Paris meeting focused on issues without progress
By Sara Rajabova
One of the main achievements of Azerbaijani and Armenian presidents' Paris meeting was the call of French President Francois Hollande on two conflicting sides to start working on a comprehensive peace treaty.
Elmar Mammadyarov, Azerbaijan's Foreign Minister told local media commenting on the results of the recent meeting of Azerbaijani and Armenian presidents.
He stressed that Azerbaijan has repeatedly expressed its readiness to start the works.
Azerbaijani President Ilham Aliyev and Armenian President Serzh Sargsyan held a meeting on October 27 in Paris with the participation of the OSCE Minsk Group co-chairmen to discuss the settlement process of Nagorno-Karabakh conflict. The two presidents held a face to face meeting, which was followed by another joint meeting with the OSCE Minsk Group co-chairs.
Afterwards, a joint meeting was held attended by President Hollande, President Aliyev, President Sargsyan and the OSCE Minsk Group co-chairmen.
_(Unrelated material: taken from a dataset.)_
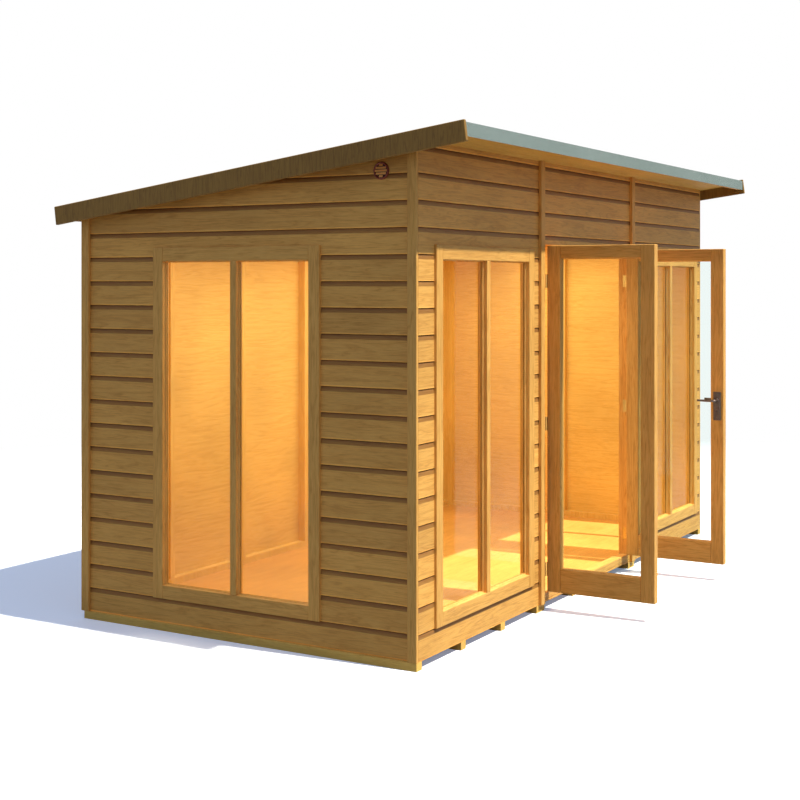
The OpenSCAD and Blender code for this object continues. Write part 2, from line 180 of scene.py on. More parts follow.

Mammadyarov said during the Paris meeting, the negotiations were held in several stages and focused on the issues on which no progress has been achieved so far.
"In general, each presidential meeting is positive. Such meetings allow understanding the mood of the opposing sides to promote the process of settlement of the conflict," Mammadyarov added.
Mammadyarov said President Aliyev reiterated Azerbaijan's principal position during the meeting: First, Armenian armed forces should withdraw from Azerbaijan's occupied territories in order to achieve a peaceful settlement of the conflict.
"As soon as this demand is met - a demand which is clearly supported by the OSCE Minsk Group co-chairs and reflected in the resolutions of the UN Security Council- there will be great opportunities to ensure security in the region, to open borders and communications and to agree on issues related to the confidence-building measures," the minister said.
Mammadyarov further added that if there are no Armenian troops on the Azerbaijani territories, the country will no more need snipers and the number of military incidents would decrease significantly.
"Then we will make peace and economic development in the region," he said.
Armenia captured Nagorno-Karabakh and seven surrounding districts from Azerbaijan in a war that followed the Soviet breakup in 1991. More than 20,000 Azerbaijanis were killed and nearly 1 million were displaced as a result of the war.
Large-scale hostilities ended with a Russia-brokered ceasefire in 1994 but Armenia continued the occupation in defiance of four UN Security Council resolutions calling for immediate and unconditional withdrawal.
Peace talks mediated by Russia, France and the U.S. have produced no results so far.